Continue reading to find out the defining features of a white dwarf vs. a neutron star; compare the similarities and differences between the two, and learn whether a neutron star can transform into a white dwarf.
What Is A White Dwarf?
A white dwarf is a small star with an incredible density – while it is around the same size as a planet, its mass is more than 200,000 times that of Earth.
When a star forms, it gathers swirling clouds of dust and gas from its surrounding space to formulate a high-pressure core. The intense pressure creates nuclear reactions within this core that give off a terrific amount of light and heat.
However, the fuel that powers these stars is not unlimited, and one day the star’s finite resources run out. When a star runs out of hydrogen, it begins to conduct reactions with the helium outside of its core. As these reactions expand outwards, the star grows until gravity can no longer hold it together.
At this point, the outer material escapes from the star, leaving behind only the central nucleus, still burning brightly from the initial reactions.
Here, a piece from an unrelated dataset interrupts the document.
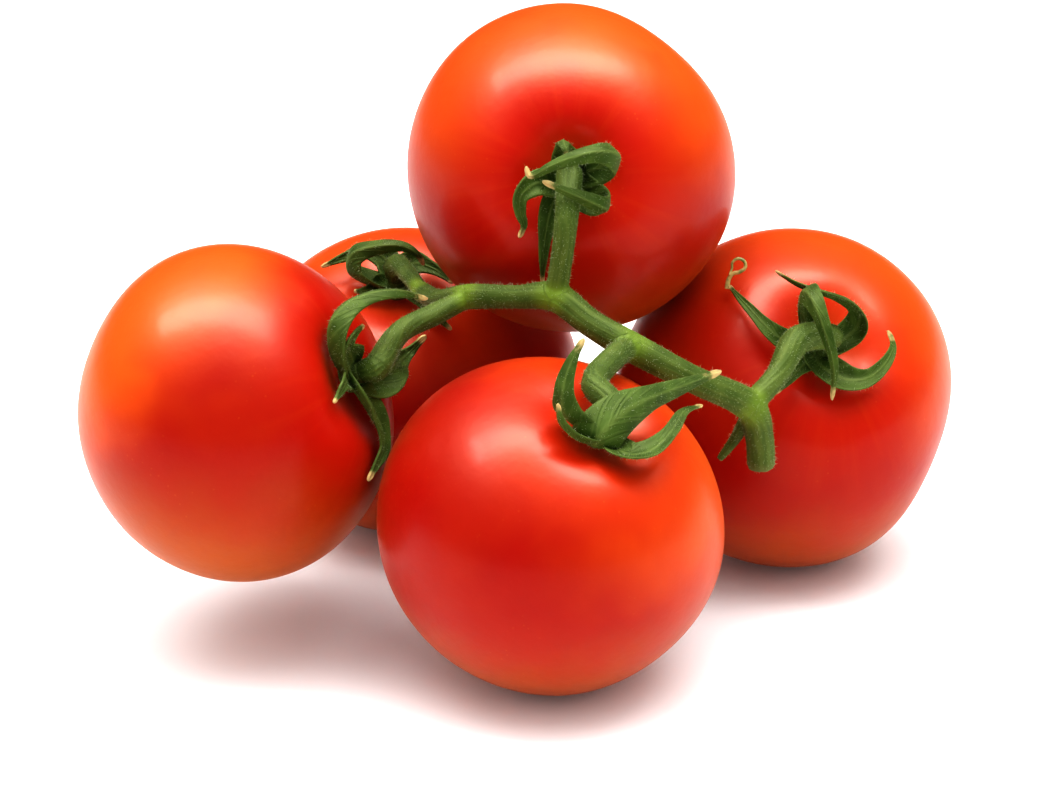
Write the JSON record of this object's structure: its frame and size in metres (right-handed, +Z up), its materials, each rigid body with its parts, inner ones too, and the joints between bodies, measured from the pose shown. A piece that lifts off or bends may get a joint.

This core is known as a white dwarf and marks the final stage of the evolution of a star.
In essence, a white dwarf signifies that a star has run out of fuel and will now cool for a few billion years until it reaches the status of a black dwarf.
What Is A Neutron Star?
When a star 10 to 20 times more massive than our own sun reaches the end of its life, the core collapses, and the outer matter explodes in a supernova. What remains is known as a neutron star.
The neutron star gets its name from the fact that after the initial explosion of the star, gravity presses the remaining material so tightly that it forces protons and electrons to combine and form neutrons.
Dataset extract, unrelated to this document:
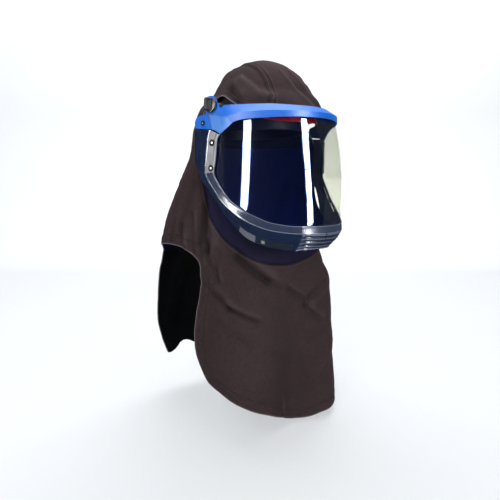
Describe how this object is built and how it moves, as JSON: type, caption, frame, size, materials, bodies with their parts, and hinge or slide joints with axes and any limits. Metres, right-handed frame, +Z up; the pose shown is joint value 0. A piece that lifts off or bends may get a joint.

If the star’s mass is greater than 20 times our sun’s, this reaction is likely to create a black hole. While black holes are almost impossible to observe, neutron stars are straightforward, thanks to pulsating light.
A neutron takes a mass greater than twice the sun’s mass and condenses it into a spherical object no bigger than one of Earth’s cities. These mysterious objects are still not entirely understood by scientists.
The atmosphere of a neutron star comprises hydrogen, helium, and carbon. The outer crust contains ions and electrons, while the inner crust contains ions and superfluid neutrons. The outer core is superconducting protons, but what exactly comprises the inner core? That fact remains unknown.
The gravity of these objects is so strong that it literally bends its light waves around its body, making it easier for scientists to determine the size and mass of these stars.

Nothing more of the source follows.